The enabling policies made it possible for corporate sector to reach the bottom of the pyramid and as a result mobile subscription, Internet subscription, and use of ICTs in every step of life had a tremendous increase.

In addition, we’ve seen a welcomed increase in new technologies. Previously, WiMAX, VOIP, 3G and Community Radio were illegal in Bangladesh. As a result of Digital Bangladesh, WiMax technology was legalised in 2009. VOIP was legalised in early 2010, and the Government has issued licenses for community radio starting in December 2010.  The 3G technology providers have received licence to start operation from October 2013.

New Programs

To reach the last mile the government has established 4,501 Information Service Centres at each Union Parishad, the smallest rural administrative and local government units in Bangladesh, and e-Service Centres in each office of the 64 Deputy Commissioners, the District level administrative units in Bangladesh.

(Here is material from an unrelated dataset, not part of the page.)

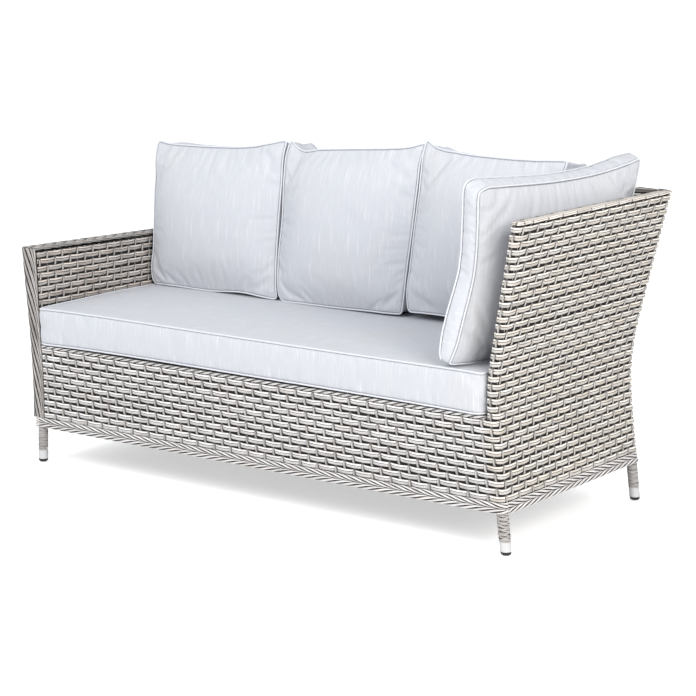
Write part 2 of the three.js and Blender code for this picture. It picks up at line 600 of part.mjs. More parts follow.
function cushionGeometry(form) {
  const { width, height, gusset, front, rear } = form;
  const inwardShares = [0.06, 0.18, 0.36, 0.64, 0.97];
  const reach = Math.min(width, height) / 2;
  const seam = [[0, -PIPING], [-PIPING, 0], [0, PIPING]];
  const level = (inward, z, crown = 0) => cushionOutline(form, inward).map(({ x, y }) =>
    new THREE.Vector3(x, y, z + crown * crownShare(width, height, x, y)));
  const loops = [
    ...[...inwardShares].reverse().map(share => level(share * reach, -gusset / 2, -rear)),
    ...seam.map(([inward, z]) => level(inward, z - gusset / 2 + PIPING)),
    level(-PIPING / 2, 0),
    ...seam.map(([inward, z]) => level(inward, z + gusset / 2 - PIPING)),
    ...inwardShares.map(share => level(share * reach, gusset / 2, front)),
  ];
  return loft(loops, cushionOutline(form, inwardShares.at(-1) * reach));
}

// The seat cushion fills the deck from wall to wall
const seatLeft = xArm(DECK_TOP) + armWidth(DECK_TOP, WALL_HALF) + PIPING + SOFT_TOUCH;
const seatRight = xEnd(nearestHeight(END_LEAN, DECK_TOP)) - WALL_HALF - PIPING - SOFT_TOUCH;
const seatFront = Y_FRONT - WALL_HALF - SEAT_CUSHION.overhang;
const seatRear = yBack(nearestHeight(BACK_LEAN, DECK_TOP)) - WALL_HALF - PIPING - SOFT_TOUCH;

// How far a point is above the seat cushion, where it is close enough to matter
const downRay = new THREE.Raycaster();
function heightOver(mesh, point) {
  if (point.z > SEAT_CUSHION_TOP + 2 * SEAT_CUSHION.front) return Infinity;
  downRay.set(new THREE.Vector3(point.x, point.y, BACK_TOP), new THREE.Vector3(0, 0, -1));
  const [hit] = downRay.intersectObject(mesh);
  return hit ? point.z - hit.point.z : Infinity;
}

// The corners of a geometry's faces, and the middles of their edges
function surfacePoints(geometry) {
  const place = geometry.attributes.position;
  const corner = i => new THREE.Vector3().fromBufferAttribute(place, geometry.index.getX(i));
  const points = [];
  for (let i = 0; i < geometry.index.count; i += 3) {
    const [a, b, c] = [corner(i), corner(i + 1), corner(i + 2)];
    for (const [from, to] of [[a, b], [b, c], [c, a]]) points.push(from, from.clone().lerp(to, 1 / 2));
  }
  return points;
}

// Stands a cushion on the seat and pushes it back against a wall, by its least gap to each.
// across is the way its width runs, away the way to the wall, and wallGap a point's distance from it.
function lay({ form, across, lean, start, away, wallGap, seat }) {
  const up = new THREE.Vector3(0, 0, 1);
  const face = new THREE.Vector3().crossVectors(across, up);
  const leanedUp = up.clone().multiplyScalar(Math.cos(lean)).addScaledVector(face, -Math.sin(lean));
  const leanedFace = face.clone().multiplyScalar(Math.cos(lean)).addScaledVector(up, Math.sin(lean));
  const geometry = cushionGeometry(form);
  geometry.applyMatrix4(new THREE.Matrix4().makeBasis(across, leanedUp, leanedFace));
  geometry.translate(start.x, start.y, start.z);
  const least = measure => Math.min(...surfacePoints(geometry).map(measure));
  for (let pass = 0; pass < LAYING_PASSES; pass++) {
    const back = least(wallGap) - SOFT_TOUCH;
    geometry.translate(away.x * back, away.y * back, 0);
    geometry.translate(0, 0, SOFT_TOUCH - least(point => heightOver(seat, point)));
  }
  return geometry;
}

// A point's distance from a leaning wall, whose place at each height is given; above it nothing touches
function wallDistance(wallAt, axis) {
  return point => point.z > BACK_TOP + CAP_HEIGHT
    ? Infinity
    : wallAt(Math.min(point.z, BACK_TOP)) - WALL_HALF - BRAID_PROUD - point[axis];
}

function buildCushions() {
  const form = { ...SEAT_CUSHION, width: seatRight - seatLeft, height: seatRear - seatFront };
  const middle = (seatLeft + seatRight) / 2;
  const seat = add('seat_cushion', cushionGeometry(form), cloth);
  seat.geometry.translate(middle, seatFront, DECK_TOP + SOFT_TOUCH + SEAT_CUSHION.gusset / 2);

  // The back cushions share the room between the arm and the side cushion
  const places = ['left', 'middle', 'right'];
  const rowLeft = xArm(SEAT_CUSHION_TOP) + armWidth(SEAT_CUSHION_TOP, WALL_HALF) + SOFT_TOUCH;
  const sideRoom = SIDE_CUSHION.gusset + SIDE_CUSHION.rear + BACK_ROW_END_GAP;
  const rowRight = xEnd(SEAT_CUSHION_TOP) - WALL_HALF - sideRoom;
  const pitch = (rowRight - rowLeft) / places.length;
  places.forEach((place, i) => {
    add(`back_cushion_${place}`, lay({
      form: { ...BACK_CUSHION, width: pitch - CUSHION_SPACING - 2 * PIPING },
      across: new THREE.Vector3(1, 0, 0),
      lean: BACK_CUSHION_LEAN,
      start: new THREE.Vector3(rowLeft + pitch / 2 + i * pitch, 0, SEAT_CUSHION_TOP),
      away: new THREE.Vector3(0, 1, 0),
      wallGap: wallDistance(yBack, 'y'),
      seat,
    }), cloth);
  });

  const sideFront = seatFront + SIDE_CUSHION_SETBACK;
  const sideRear = yBack(SEAT_CUSHION_TOP) - WALL_HALF - SIDE_CUSHION_REAR_GAP;
  add('side_cushion', lay({
    form: { ...SIDE_CUSHION, width: (sideRear - sideFront) / Math.cos(SIDE_CUSHION_TURN) },
    across: new THREE.Vector3(-Math.sin(SIDE_CUSHION_TURN), -Math.cos(SIDE_CUSHION_TURN), 0),
    lean: SIDE_CUSHION_LEAN,
    start: new THREE.Vector3(0, (sideFront + sideRear) / 2, SEAT_CUSHION_TOP),
    away: new THREE.Vector3(1, 0, 0),
    wallGap: wallDistance(xEnd, 'x'),
    seat,
  }), cloth);
}

buildFrame();
buildWeave();
buildDeck();
buildBraids();
buildFeet();
buildCushions();

// The origin is under the middle of the sofa's own box, on the floor
const box = new THREE.Box3().setFromObject(sofa);
const middle = box.getCenter(new THREE.Vector3());
sofa.position.set(-middle.x, -middle.y, 0);

export default sofa;
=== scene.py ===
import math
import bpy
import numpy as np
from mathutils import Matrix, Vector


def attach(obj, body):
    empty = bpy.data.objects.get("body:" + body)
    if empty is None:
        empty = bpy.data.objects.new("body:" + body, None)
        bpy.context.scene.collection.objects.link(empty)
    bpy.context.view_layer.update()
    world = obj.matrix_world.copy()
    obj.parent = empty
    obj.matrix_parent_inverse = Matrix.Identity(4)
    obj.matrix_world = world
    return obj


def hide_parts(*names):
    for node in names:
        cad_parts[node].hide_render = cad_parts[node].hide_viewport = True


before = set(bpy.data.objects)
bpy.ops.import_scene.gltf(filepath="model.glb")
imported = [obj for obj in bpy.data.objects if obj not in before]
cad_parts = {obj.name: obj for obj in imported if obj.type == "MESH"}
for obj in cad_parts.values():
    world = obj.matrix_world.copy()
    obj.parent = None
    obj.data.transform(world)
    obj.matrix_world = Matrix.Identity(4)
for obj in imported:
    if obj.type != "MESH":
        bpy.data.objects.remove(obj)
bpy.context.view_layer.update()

# %% [markdown]
# # A woven garden sofa
# The solid frame of the sofa has just been loaded: steel tubes, feet, and one plain solid for
# each woven panel, plait and cushion. Here each plain solid is dressed with what the real
# sofa shows: flat synthetic cane woven over stakes, plaited edges, cane-wound legs and stuffed
# cushions. All sizes are in millimetres until a mesh is made, and then in metres.

MM = 0.001

# %% [markdown]
# ## The camera
# A long lens from the front right and a little above, as in the photograph. The place and the
# lens were worked out from the feet, the posts and the rows of weave, so the outlines agree.

# %% Set the camera
LENS, SENSOR = 115.8, 36
CAMERA_PLACE = (3.7308, -4.9754, 1.6319)
CAMERA_TURN = [math.radians(a) for a in (78.581, 0, 36.473)]
LENS_SHIFT = (-0.0033, -0.0004)

camera_data = bpy.data.cameras.new("camera")
camera = bpy.data.objects.new("camera", camera_data)
bpy.context.collection.objects.link(camera)
camera.location, camera.rotation_euler = CAMERA_PLACE, CAMERA_TURN
camera_data.lens, camera_data.sensor_width = LENS, SENSOR
camera_data.shift_x, camera_data.shift_y = LENS_SHIFT
bpy.context.scene.camera = camera
print("camera:", CAMERA_PLACE, "lens", LENS)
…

The e-Service centres provide access to agriculture, health, education, social safety net, legal aid, disaster management and enforcement of law related services. InfoKosh has-been introduced at the national level to make available livelihood content. As many as 220 organisations and about 50,000 information articles have been uploaded on this website by May, 2011.

Digital Bangladesh has resulted the e-services including:

In addition, actions are underway to prepare a National E-Governance Architecture (NEA) to implement ICT projects in public offices.

The government has introduced e-GP (Electronic Government Procurement) system in public procurement to introduce digital system. The digital land management system has been introduced in order to make land administration and management transparent and accountable.

The government is in a process of establishment of multimedia classroom in all educational institutions to sensitise the teachers for developing digital content. To date, 3,172 Computer Labs and 80 Smart Class Rooms have been set up in different educational institutions across the country. As many as 325 textbooks of Primary, Secondary, Madrasa and Technical Education Board have adopted e-Book versions, which can be accessed from www.ebook.gov.bd.

New Mind-set

As you can see, the hype around Digital Bangladesh has already caused several changes in Bangladesh. Most significantly, I would say, is the mind-set of government officials.

As an ICT4D professional, I used to experience difficulties explaining how technology could be used for social and economic development, but now almost everyone have an understanding about ICTs and their impact. Maybe the understanding is not 100% accurate, but the important thing is now the government and social sectors welcome ICTs.

We may have a long way to go, but the process of digital government has started in Bangladesh.